Re: "Last-minute" vs. "anticipatory" quantum immortality

From: Jesse Mazer <lasermazer.domain.name.hidden>
Date: Thu, 13 Nov 2003 00:30:10 -0500

Wei Dai wrote:

>
>On Wed, Nov 12, 2003 at 10:11:04PM -0500, Jesse Mazer wrote:
> > Of course not, no more than I would treat the copy who materialized in a
> > room with the portrait of the candidate who went on to lose the election
>as
> > a zombie.
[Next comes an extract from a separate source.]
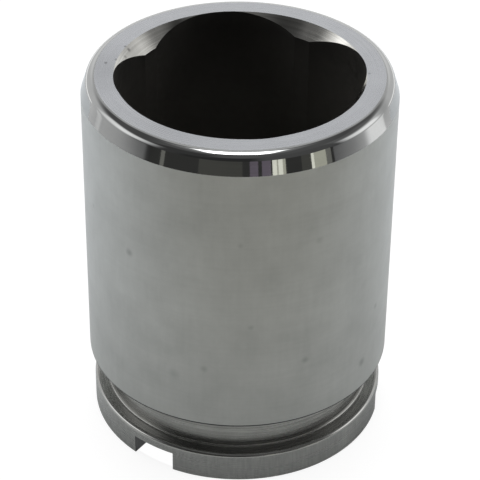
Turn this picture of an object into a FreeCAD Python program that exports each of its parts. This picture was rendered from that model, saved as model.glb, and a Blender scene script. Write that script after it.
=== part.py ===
import FreeCAD, Part
import math
import os

# Piston of a rear disc brake caliper that has an electric parking brake.
# Lengths are in millimetres and angles in degrees. The axis is Z, and the
# origin is the centre of the closed end, the face that pushes on the pad.
# The open end, which takes the drive nut, faces +Z.
# Azimuths are counted from +X towards +Y.

# Ground body, which slides in the caliper's seal
body_diameter = 43.0
overall_length = 54.0
body_edge_break = 0.15

# Rim at the open end
lead_in_depth = 2.8        # from the rim face down to the foot of the polished lead-in
lead_in_angle = 18.0       # between the lead-in and the axis
rim_corner_radius = 1.3

# Mouth, a machined cone that cuts the forged cavity
mouth_wall = 4.5           # between the ground body and the mouth's edge
mouth_half_angle = 45.0

# Forged cavity: lobes round a central bore, with a rib between each two
lobe_count = 4
lobe_wall = 4.4            # thinnest metal, outside the middle of a lobe
lobe_radius = 11.45
rib_height = 1.95          # how far a rib stands in from the reach of the lobes
rib_corner_radius = 0.3
rib_azimuth = 55.6         # of one rib, which has a notch of the flange opposite it
crown_thickness = 9.0      # metal between the cavity's floor and the pad-side recess
floor_bevel = 3.0          # where the cavity's wall meets its floor

# Groove that holds the dust boot's bead
groove_width = 5.7
groove_depth = 2.55
groove_corner_bevel = 0.3  # at each side of the groove's floor

# Flange on the pad side
flange_thickness = 4.5
flange_step = 0.6          # how far the flange stands in from the ground body
flange_corner_radius = 0.5
pad_edge_break = 0.1

# Recess and notches in the pad side, which leave a ring that meets the pad
pad_ring_width = 7.9
recess_depth = 3.0
recess_bevel = 1.0         # where the recess's wall meets its ceiling
notch_count = 3
notch_width = 6.6
notch_depth = 3.0

# How far a cutting form runs past the surface that it opens
overcut = 1.0

body_radius = body_diameter / 2
flange_radius = body_radius - flange_step
groove_radius = body_radius - groove_depth
groove_top = flange_thickness + groove_width
mouth_radius = body_radius - mouth_wall
lobe_reach = body_radius - lobe_wall
lobe_offset = lobe_reach - lobe_radius
rib_tip_radius = lobe_reach - rib_height
recess_radius = flange_radius - pad_ring_width
cavity_floor = recess_depth + crown_thickness

up = FreeCAD.Vector(0, 0, 1)


def at(radius, height):
    """Point of the half section, which lies in the plane of X and Z."""
    return FreeCAD.Vector(radius, 0, height)


def polar(radius, azimuth, height):
    """Point at a radius and an azimuth round the axis."""
    turn = math.radians(azimuth)
    return FreeCAD.Vector(radius * math.cos(turn), radius * math.sin(turn), height)


def chain(points):
    """Straight edges of the half section, from each point to the next."""
    edges = []
    for start, end in zip(points, points[1:]):
        edges.append(Part.LineSegment(at(*start), at(*end)).toShape())
    return edges


def rounded(centre, radius, first_angle, last_angle):
    """Circular edge of the half section, between two angles about its centre."""
    points = []
    for angle in (first_angle, (first_angle + last_angle) / 2, last_angle):
        turn = math.radians(angle)
        across = centre[0] + radius * math.cos(turn)
        height = centre[1] + radius * math.sin(turn)
        points.append(at(across, height))
    return Part.Arc(*points).toShape()


def turned(edges):
    """Solid of revolution about the axis, from a closed half section."""
    section = Part.Face(Part.Wire(edges))
    return section.revolve(FreeCAD.Vector(0, 0, 0), up, 360)


def flange_edges():
    """From the centre of the pad side to the foot of the groove."""
    corner = (flange_radius - flange_corner_radius, flange_thickness - flange_corner_radius)
    side = chain([
        (0, 0),
        (flange_radius - pad_edge_break, 0),
        (flange_radius, pad_edge_break),
        (flange_radius, corner[1]),
    ])
    top = chain([
        (corner[0], flange_thickness),
        (groove_radius + groove_corner_bevel, flange_thickness),
    ])
    return side + [rounded(corner, flange_corner_radius, 0, 90)] + top


def groove_edges():
    """The groove's floor, with a bevel at each side, and its upper wall."""
    across = groove_radius + groove_corner_bevel
    return chain([
        (across, flange_thickness),
        (groove_radius, flange_thickness + groove_corner_bevel),
        (groove_radius, groove_top - groove_corner_bevel),
        (across, groove_top),
        (body_radius - body_edge_break, groove_top),
    ])


def body_edges():
    """The ground body, its tapered lead-in, the rounded rim and the rim face."""
    slope = math.radians(lead_in_angle)
    foot = overall_length - lead_in_depth
    head = overall_length - rim_corner_radius * (1 - math.sin(slope))
    head_radius = body_radius - (head - foot) * math.tan(slope)
    corner = (
        head_radius - rim_corner_radius * math.cos(slope),
        overall_length - rim_corner_radius,
    )
    side = chain([
        (body_radius - body_edge_break, groove_top),
        (body_radius, groove_top + body_edge_break),
        (body_radius, foot),
        (head_radius, head),
    ])
    face = chain([(corner[0], overall_length), (0, overall_length), (0, 0)])
    return side + [rounded(corner, rim_corner_radius, lead_in_angle, 90)] + face


def outer_form():
    """All that is turned and ground on the outside, still solid inside."""
    return turned(flange_edges() + groove_edges() + body_edges())


def forged_cavity():
    """Central bore with its lobes, rounded at the ribs and bevelled at the floor."""
    height = overall_length + overcut - cavity_floor
    cavity = Part.makeCylinder(rib_tip_radius, height, at(0, cavity_floor))
    lobes = []
    for number in range(lobe_count):
        azimuth = rib_azimuth + (number + 0.5) * 360 / lobe_count
        centre = polar(lobe_offset, azimuth, cavity_floor)
        lobe = Part.makeCylinder(lobe_radius, height, centre)
        # The cylinder's own seam is turned to the inside, where the bore takes it away
        lobe.rotate(centre, up, azimuth + 180)
        lobes.append(lobe)
    cavity = cavity.multiFuse(lobes).removeSplitter()
    rib_corners = [edge for edge in cavity.Edges if isinstance(edge.Curve, Part.Line)]
    cavity = cavity.makeFillet(rib_corner_radius, rib_corners)
    middle = cavity_floor + height / 2
    floor_edges = [edge for edge in cavity.Edges if edge.BoundBox.ZMax < middle]
    return cavity.makeChamfer(floor_bevel, floor_edges)


def mouth_cone():
    """Cone that opens the cavity and cuts the ribs back below the rim face."""
    spread = math.tan(math.radians(mouth_half_angle))
    top = overall_length + overcut
    top_radius = mouth_radius + overcut * spread
    tip_radius = rib_tip_radius - overcut
    height = (top_radius - tip_radius) / spread
    return Part.makeCone(tip_radius, top_radius, height, at(0, top - height))


def pad_recess():
    """Shallow recess in the pad side, with a broken edge and a bevelled corner."""
    return turned(chain([
        (0, -overcut),
        (recess_radius + pad_edge_break + overcut, -overcut),
        (recess_radius, pad_edge_break),
        (recess_radius, recess_depth - recess_bevel),
        (recess_radius - recess_bevel, recess_depth),
        (0, recess_depth),
        (0, -overcut),
    ]))


def pad_notch(azimuth):
    """Slot across the ring, from inside the recess to outside the flange."""
    start = recess_radius - notch_width
    slot = Part.makeBox(
        flange_radius + overcut - start,
        notch_width,
        notch_depth + overcut,
        FreeCAD.Vector(start, -notch_width / 2, -overcut),
    )
    slot.rotate(FreeCAD.Vector(0, 0, 0), up, azimuth)
    return slot


def piston():
    """The whole piston, one forged and machined piece of steel."""
    pad_side = pad_recess()
    notches = []
    for number in range(notch_count):
        notches.append(pad_notch(rib_azimuth + 180 + number * 360 / notch_count))
    pad_side = pad_side.multiFuse(notches).removeSplitter()
    body = outer_form()
    body = body.cut(forged_cavity())
    body = body.cut(mouth_cone())
    body = body.cut(pad_side)
    return body.removeSplitter()


os.makedirs("parts", exist_ok=True)
part = piston()
part.exportStep("parts/piston.step")
print("piston", "valid", part.isValid(), "solids", len(part.Solids), "faces", len(part.Faces))
print("volume in cubic centimetres", round(part.Volume / 1000, 2))
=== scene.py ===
import math

import bmesh
import bpy
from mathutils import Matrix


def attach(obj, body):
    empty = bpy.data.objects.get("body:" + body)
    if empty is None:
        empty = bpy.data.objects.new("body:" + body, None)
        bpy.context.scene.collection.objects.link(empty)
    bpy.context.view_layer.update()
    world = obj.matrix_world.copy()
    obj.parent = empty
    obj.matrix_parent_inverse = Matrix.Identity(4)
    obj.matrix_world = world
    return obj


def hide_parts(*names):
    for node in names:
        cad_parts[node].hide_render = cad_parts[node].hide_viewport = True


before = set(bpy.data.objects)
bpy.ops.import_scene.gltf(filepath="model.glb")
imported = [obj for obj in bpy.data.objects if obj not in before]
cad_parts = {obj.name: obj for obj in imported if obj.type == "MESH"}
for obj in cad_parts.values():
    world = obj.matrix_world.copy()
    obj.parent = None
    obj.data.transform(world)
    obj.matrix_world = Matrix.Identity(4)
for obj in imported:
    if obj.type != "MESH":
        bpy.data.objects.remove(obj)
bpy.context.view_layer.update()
print("frame loaded")

mm = 0.001


# colours are given as sRGB hex and turned to linear here
def linear(hexText):
    parts = [int(hexText[i:i + 2], 16) / 255 for i in (1, 3, 5)]
    values = [c / 12.92 if c <= 0.04045 else ((c + 0.055) / 1.055) ** 2.4 for c in parts]
    return (*values, 1.0)


# one node with its settings and links; a whole number picks a socket by its place
def addNode(tree, kind, settings=None, links=None):
    node = tree.nodes.new("ShaderNode" + kind)
    for name, value in (settings or {}).items():
        if name == "stops":
            ramp = node.color_ramp
            while len(ramp.elements) < len(value):
                ramp.elements.new(0.5)
            for element, (place, shade) in zip(ramp.elements, value):
                element.position = place
                element.color = shade if isinstance(shade, tuple) else (shade, shade, shade, 1.0)
        elif isinstance(name, str) and hasattr(node, name):
            setattr(node, name, value)
        else:
            node.inputs[name].default_value = value
    for name, source in (links or {}).items():
        tree.links.new(source, node.inputs[name])
    return node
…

From the point of view of myself about to be duplicated, it
>was
> > certainly be much more probable that my next experience would be of
>finding
> > myself in the room with the portrait of the candidate who would go on to
>win
> > (since after the election that copy would be duplicated 999 times while
>the
> > other would not), but the probability of ending up in the room with the
> > losing candidate was not zero, and after the split it is certainly true
>that
> > both copies are equally conscious.
>
>Suppose you get into an experiment where you're copied, then the original
>is certain to be killed. According to "anticipatory" quantum immortality,
>your probability of experiencing being the original after copying is
>complete is 0.

Not really, there is always the possibility (perhaps a certainty if you buy
the 'everything that can exist does exist' hypothesis) that an
observer-moment with the same memories up to the point he was killed will
arise somewhere else in the multiverse, even if it's by a random statistical
fluctuation or something. In any case, even if it was possible to have a
situation where the first-person probability of my becoming a particular
future observer-moment were zero, that wouldn't mean that observer-moment
does not experience himself as real, perhaps it would just suggest there was
zero chance that his own past included my current observer-moment.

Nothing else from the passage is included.